É realmente impressionante a qualidade dessa alcachofra — um tesouro gastronômico de São Roque.
Finalizei a experiência hospedando-me na cidade e, à noite, desfrutei de um dos grandes vinhos da Góes que hoje integra a linha da vinícola Philosophia: o Concreto Syrah.
Embora a Syrah seja a protagonista da colheita de inverno, Fábio Góes deu um tratamento especial a este rótulo, preservando a pureza da fruta, oferecendo estrutura equilibrada e destacando aromas primários e secundários sem perder frescor.
Sobre o uso do concreto, ele compartilhou: “Vejo o concreto como um estilo diferente. Ele amacia os taninos e deixa o vinho com uma característica jovem. É um vinho frutado — e o mercado está nessa tendência hoje, vinhos jovens e fáceis de beber.”
O resultado no cálice traduz exatamente isso: elegância, autenticidade e uma identidade muito própria do terroir paulista.
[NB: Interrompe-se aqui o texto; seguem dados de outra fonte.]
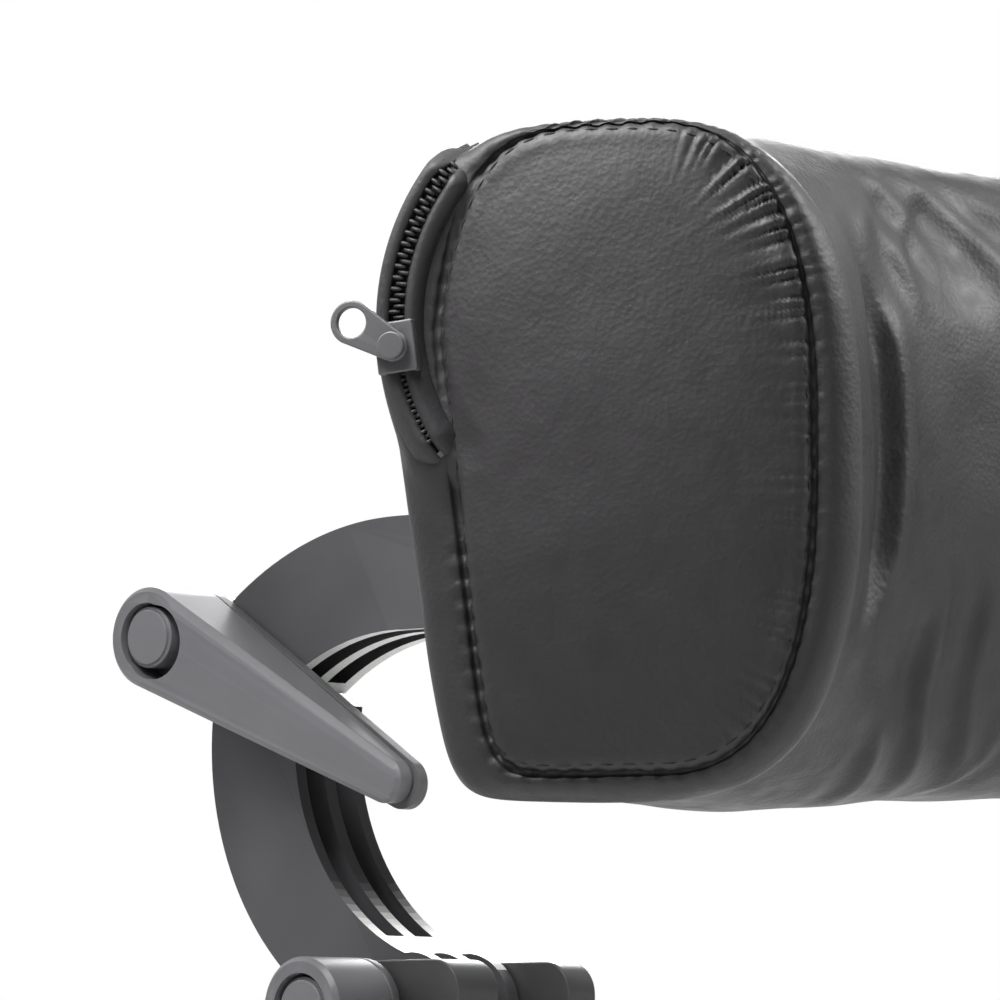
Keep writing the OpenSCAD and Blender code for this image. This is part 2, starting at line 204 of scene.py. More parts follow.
def steel(name):
    m, t, sh = new_material(name)
    v = coords(t, (1, 1, 14))
    streak = add(t, "ShaderNodeTexNoise", Scale=260.0, Detail=4.0)
    t.links.new(v, streak.inputs["Vector"])
    col = ramp(t, streak.outputs["Fac"], [(0.3, grey(0.425)), (0.7, grey(0.55))])
    t.links.new(col.outputs["Color"], sh.inputs["Base Color"])
    rg = ramp(t, streak.outputs["Fac"], [(0.3, grey(0.3)), (0.7, grey(0.45))])
    t.links.new(rg.outputs["Color"], sh.inputs["Roughness"])
    sh.inputs["Metallic"].default_value = 1.0
    bump_chain(t, sh, [(streak.outputs["Fac"], 0.1, 0.0001)])
    return m


def woven(name, lo, hi, pitch=0.0009):
    m, t, sh = new_material(name)
    v = coords(t)
    wx = add(t, "ShaderNodeTexWave", Scale=0.5 / pitch, bands_direction="Z", Distortion=0.4)
    wy = add(t, "ShaderNodeTexWave", Scale=0.5 / pitch, bands_direction="Y", Distortion=0.4)
    for n in (wx, wy):
        t.links.new(v, n.inputs["Vector"])
    both = add(t, "ShaderNodeMath", operation="MULTIPLY")
    t.links.new(wx.outputs["Fac"], both.inputs[0])
    t.links.new(wy.outputs["Fac"], both.inputs[1])
    col = ramp(t, both.outputs["Value"], [(0.2, lo), (0.8, hi)])
    t.links.new(col.outputs["Color"], sh.inputs["Base Color"])
    rg = ramp(t, both.outputs["Value"], [(0.2, grey(0.85)), (0.8, grey(0.7))])
    t.links.new(rg.outputs["Color"], sh.inputs["Roughness"])
    bump_chain(t, sh, [(both.outputs["Value"], 0.5, 0.0003)])
    return m


def plywood(name):
    m, t, sh = new_material(name)
    v = coords(t, (8, 8, 60))
    grain = add(t, "ShaderNodeTexNoise", Scale=12.0, Detail=6.0, Distortion=0.8)
    t.links.new(v, grain.inputs["Vector"])
    col = ramp(t, grain.outputs["Fac"], [(0.3, (0.42, 0.28, 0.15)), (0.7, (0.65, 0.48, 0.3))])
    t.links.new(col.outputs["Color"], sh.inputs["Base Color"])
    rg = ramp(t, grain.outputs["Fac"], [(0.3, grey(0.7)), (0.7, grey(0.55))])
    t.links.new(rg.outputs["Color"], sh.inputs["Roughness"])
    bump_chain(t, sh, [(grain.outputs["Fac"], 0.2, 0.0004)])
    return m


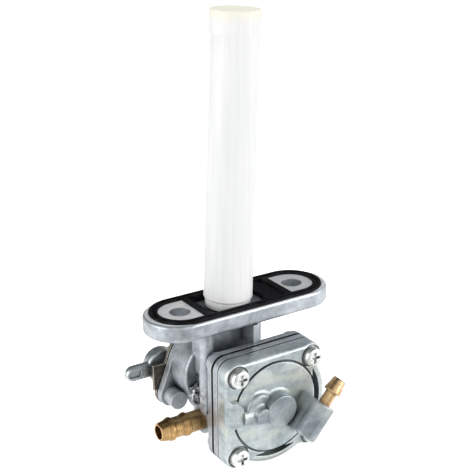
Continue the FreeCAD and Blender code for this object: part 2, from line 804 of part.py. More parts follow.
def build_lever():
    """The lever, cast in one with the rotor that opens one port or the other."""
    piece = Piece("lever")
    groove_radius = "(rotor_diameter / 2 - o_ring_groove_depth)"
    turned = piece.sketch("XY_Plane", f"{VALVE_AXIS[1]}", (VALVE_AXIS[0], "0"))
    groove_middle = f"({ROTOR_FRONT} + {ROTOR_BACK}) / 2"
    hub_back = f"({LEVER_BACK} + hub_rise)"
    outline(turned, [
        ("0", ROTOR_FRONT),
        ("rotor_diameter / 2", ROTOR_FRONT),
        ("rotor_diameter / 2", f"{groove_middle} - o_ring_groove_width / 2"),
        (groove_radius, f"{groove_middle} - o_ring_groove_width / 2"),
        (groove_radius, f"{groove_middle} + o_ring_groove_width / 2"),
        ("rotor_diameter / 2", f"{groove_middle} + o_ring_groove_width / 2"),
        ("rotor_diameter / 2", ROTOR_BACK),
        ("shaft_diameter / 2", ROTOR_BACK),
        ("shaft_diameter / 2", f"{SHEET_BACK} + hub_gap"),
        ("hub_diameter / 2", f"{SHEET_BACK} + hub_gap"),
        ("hub_diameter / 2", hub_back),
        ("0", hub_back),
    ])
    piece.turned(turned)

    def level_sketch():
        return piece.sketch("XZ_Plane", f"-{LEVER_BACK}", VALVE_AXIS)

    arm = level_sketch()
    rectangle(arm, "-lobe_reach", "-lever_sag - arm_width / 2", "0", "-lever_sag + arm_width / 2")
    piece.pad(arm, "lever_thickness")
    lobe = level_sketch()
    circle(lobe, "lobe_radius", ("-lobe_reach", "-lever_sag"))
    piece.pad(lobe, "lever_thickness")
    # The finger paddle, whose oval outline starts inside the lobe.
    paddle_back = f"({LEVER_FRONT} + paddle_thickness)"
    paddle = piece.sketch("XZ_Plane", f"-{paddle_back}", (
        f"{VALVE_AXIS[0]} - (paddle_reach + lobe_reach) / 2", f"{VALVE_AXIS[1]} - paddle_sag"))
    stadium(paddle, "paddle_reach - lobe_reach - paddle_width", "paddle_width")
    piece.pad(paddle, "paddle_thickness")
    hub_edge = value("-core_shift - hub_diameter / 2")
    # Rounded one face at a time; the corner where the paddle's back meets the lobe stays sharp.
    for face, sharp in ((paddle_back, "lobe_radius"), (LEVER_BACK, "0"), (LEVER_FRONT, "0")):
        piece.rounded(
            "lever_edge_radius",
            lambda edge: edge.BoundBox.YLength < 0.01 and edge.BoundBox.XMax < hub_edge
            and abs(edge.CenterOfMass.y - value(face)) < 0.01
            and not is_round(edge, value(sharp)),
        )
    dimple = piece.sketch("XZ_Plane", f"-{LEVER_FRONT}", (
        f"{VALVE_AXIS[0]} - dimple_shift", f"{VALVE_AXIS[1]} - paddle_sag"))
    stadium(dimple, "dimple_length - dimple_width", "dimple_width")
    piece.pocket(dimple, "dimple_depth")

    # A short lug on the shaft, which runs in the slot of the retaining plate and stops the lever.
    lug = piece.sketch("XZ_Plane", f"-({SHEET_BACK} + hub_gap)", VALVE_AXIS)
    rectangle(lug, "-stop_radius", "-stop_width / 2", "0", "stop_width / 2")
    piece.pad(lug, "plate_sheet + hub_gap")
    # The kidney-shaped hollow in the rotor's face joins a supply port to the outlet port.
    kidney = piece.sketch("XZ_Plane", f"-{ROTOR_FRONT}", VALVE_AXIS)
    low = "180 - kidney_half_angle"
    high = "180 + kidney_half_angle"
    outline(
        kidney,
        [at_angle("kidney_outer", low), at_angle("kidney_outer", high),
         at_angle("kidney_inner", high), at_angle("kidney_inner", low)],
        {0: (("0", "0"), 1), 2: (("0", "0"), -1)},
    )
    piece.pocket(kidney, "kidney_depth")
    piece.keep()


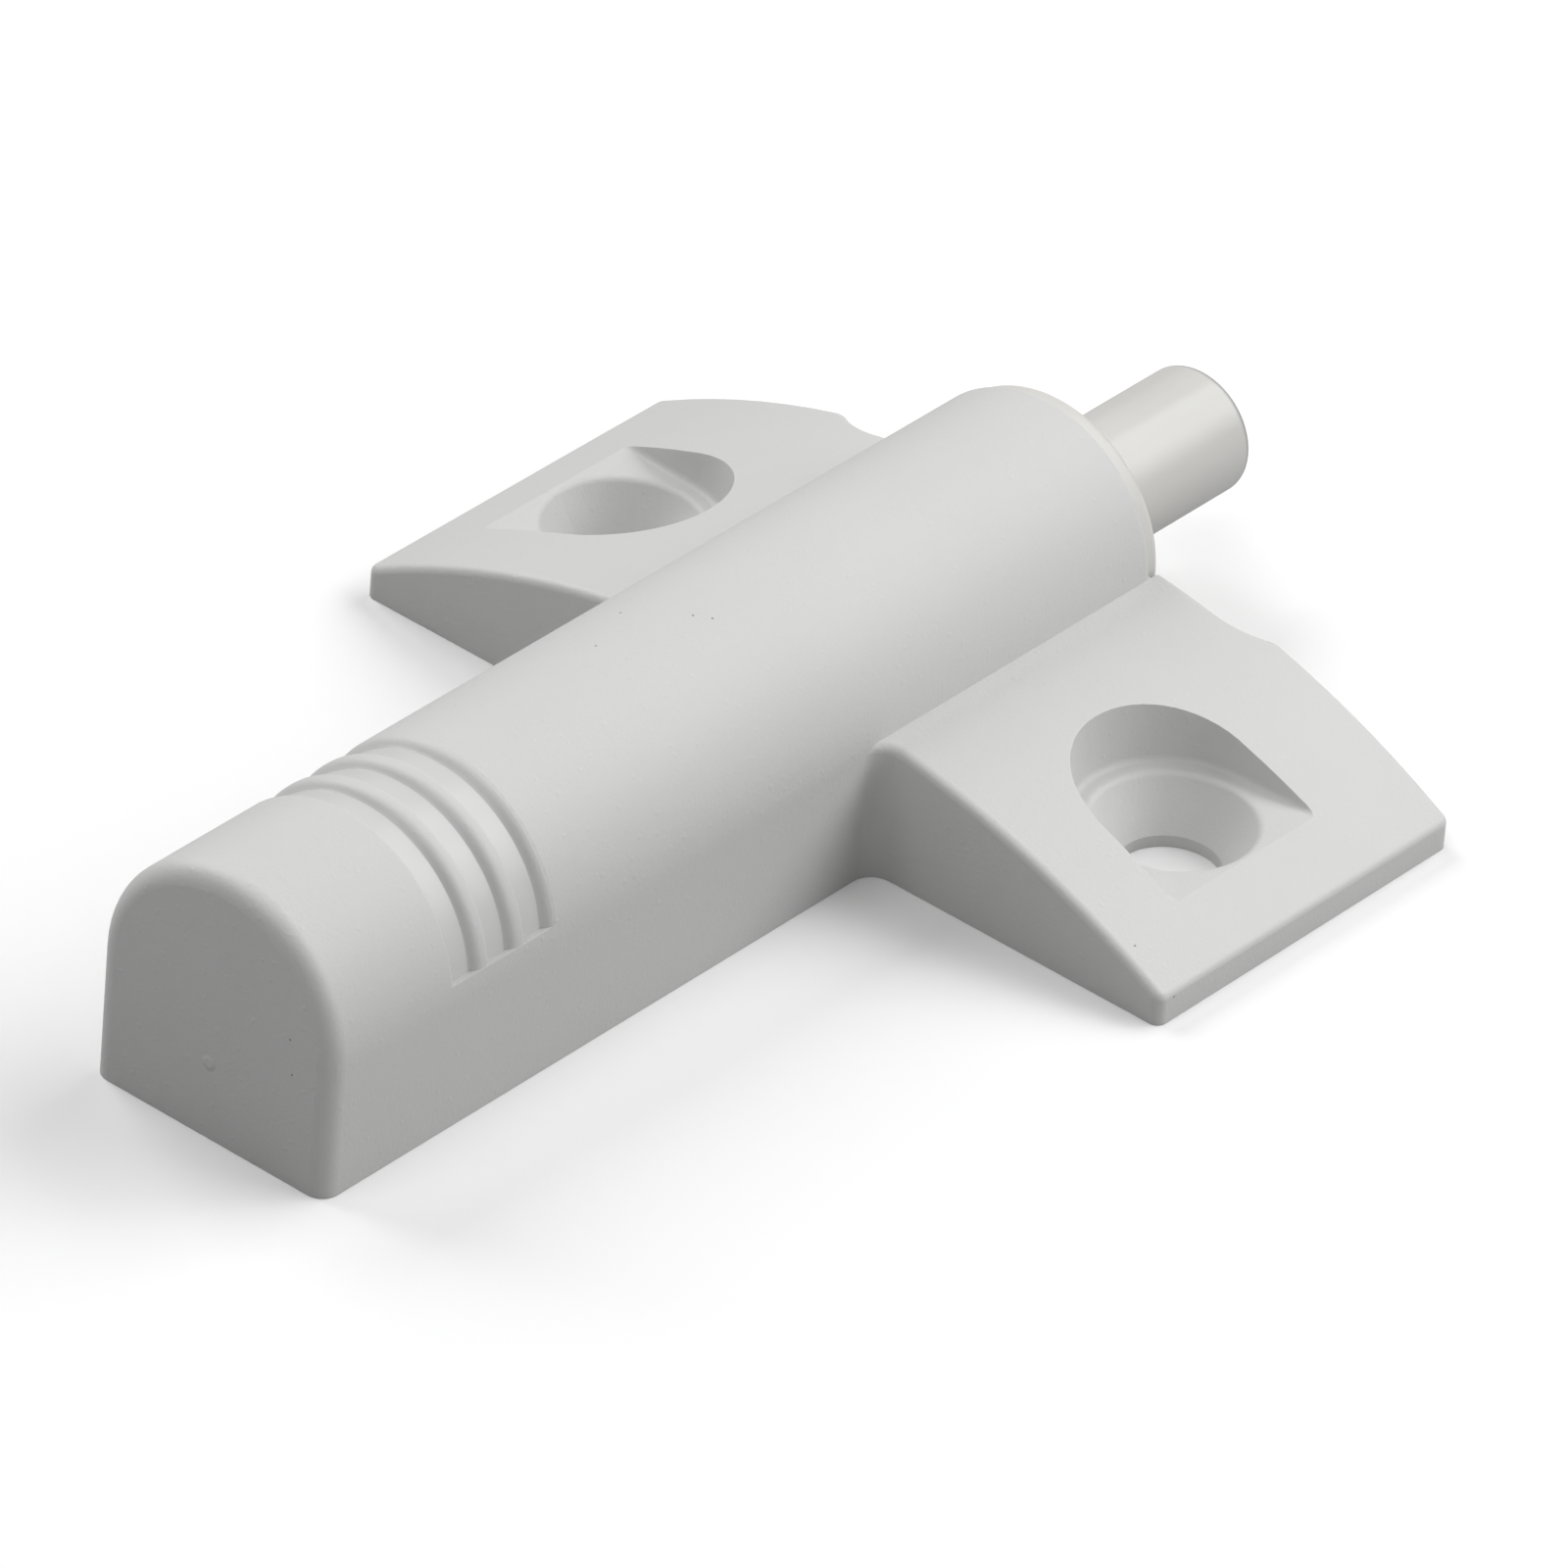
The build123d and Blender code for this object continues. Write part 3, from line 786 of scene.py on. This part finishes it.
ROD_STEEL = (0.62, 0.62, 0.63)
SPRING_STEEL = (0.5, 0.5, 0.51)
dress(drawn_steel("rod_steel", ROD_STEEL, 0.16, (300.0, 9000.0)), "piston_rod", "spring_washer")
spring_finish = drawn_steel("spring_steel", SPRING_STEEL, 0.3, (5000.0, 5000.0))
dress(spring_finish, "piston_clip", "return_spring")
dress(
    soft_black("seal_rubber", (0.022, 0.022, 0.023), 0.6, 0.12 * MM, 0.004 * MM),
    "piston_seal",
    "rod_seal",
    "cap_seal",
)
dress(
    soft_black("foam_rubber", (0.06, 0.06, 0.065), 0.85, 0.3 * MM, 0.05 * MM),
    "compensating_foam",
)

# %% [markdown]
# The return spring
#
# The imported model's spring is stiff, so it can't shorten when the plunger goes in.
# The real one is a wire wound round the rod, with a closed turn at each end that is
# ground flat. As a surface it has two parameters: how far along the wire, and where
# round it. One function gives the wire's middle line and another wraps the round
# skin about it.

# %% Wind the spring
SPRING_LOW, SPRING_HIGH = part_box("return_spring")
WIRE_RADIUS = 0.25 * MM
COIL_RADIUS = 3.1 * MM
ACTIVE_TURNS = 11
CLOSED_TURNS = 1
STEPS_PER_TURN = 48
STEPS_ROUND_WIRE = 14
CLOSED_CLIMB = 0.12
CLOSED_SHARE = 0.6
GROUND_SHARE = 0.6


def coil_line(turns):
    """Middle line: a circle in x and z, climbing in y by a smooth S at the two ends.

    The climb per turn is one wire thickness in the closed turns and the full pitch
    between them; y is the running sum of that climb.
    """
    count = int(turns * STEPS_PER_TURN) + 1
    turn_at = np.linspace(0, turns, count)
    ends = np.minimum(turn_at, turns - turn_at) / CLOSED_TURNS
    climb = CLOSED_CLIMB + np.clip(ends - CLOSED_SHARE, 0, 1) ** 1.5
    run = np.concatenate([[0], np.cumsum((climb[1:] + climb[:-1]) / 2)])
    start = SPRING_LOW.y + WIRE_RADIUS * GROUND_SHARE
    finish_at = SPRING_HIGH.y - WIRE_RADIUS * GROUND_SHARE
    y = start + (finish_at - start) * run / run[-1]
    angle = 2 * math.pi * turn_at
    x = COIL_RADIUS * np.sin(angle)
    z = AXIS_HEIGHT + COIL_RADIUS * np.cos(angle)
    return np.column_stack([x, y, z])


def wire_skin(line, radius, around):
    """Round skin: the line plus the radius times cos and sin of two cross directions."""
    along = np.gradient(line, axis=0)
    along /= np.linalg.norm(along, axis=1)[:, None]
    outward = line - [0, 0, AXIS_HEIGHT]
    outward[:, 1] = 0
    outward -= along * np.sum(outward * along, axis=1)[:, None]
    outward /= np.linalg.norm(outward, axis=1)[:, None]
    sideways = np.cross(along, outward)
    angle = np.linspace(0, 2 * math.pi, around, endpoint=False)[None, :, None]
    ring = np.cos(angle) * outward[:, None] + np.sin(angle) * sideways[:, None]
    return line[:, None] + radius * ring


wire_line = coil_line(ACTIVE_TURNS + 2 * CLOSED_TURNS)
wire = wire_skin(wire_line, WIRE_RADIUS, STEPS_ROUND_WIRE)
wire[:, :, 1] = np.clip(wire[:, :, 1], SPRING_LOW.y, SPRING_HIGH.y)
coil = bpy.data.objects.new("coil", join_rings("coil", wire))
coil.data.shade_smooth()
bpy.context.scene.collection.objects.link(coil)
coil.data.materials.append(spring_finish)
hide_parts("return_spring")
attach(coil, "base")
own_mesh(coil)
Natal entre vinhedos: luzes, música e pertencimento
Visitar vinícolas na época natalina é sempre especial. Mesmo sendo verão no Brasil, a iluminação festiva do parque enogastronômico da Góes transforma a paisagem.
As atrações especiais tornam a experiência ainda mais memorável. O parque se prepara para receber uma das celebrações mais bonitas da região: o Natal da Vinícola Góes. Milhares de luzes iluminam caminhos, corais se apresentam ao ar livre e a música toma conta dos jardins.
É mais do que programação: é um momento de encontro, convivência e celebração.


Onde tradição e futuro caminham juntos
A Vinícola Góes não é apenas um lugar onde se faz vinho. É um território de memória, criatividade e reinvenção.
A homenagem recebida por Fábio Góes não é apenas um prêmio. É um marco. É o reconhecimento de que São Roque encontrou sua voz no vinho brasileiro — e de que essa voz está apenas começando a ganhar o mundo.
Quando o sol se despede atrás do bosque, iluminando os vinhedos e as ruínas ao longe, compreende-se que a essência da Góes permanece intacta. E que o futuro, promissor, vibrante e cheio de personalidade, está em plena construção.
Parabéns às grandes conquistas da família Góes e ao legado que continuam a escrever para o vinho paulista.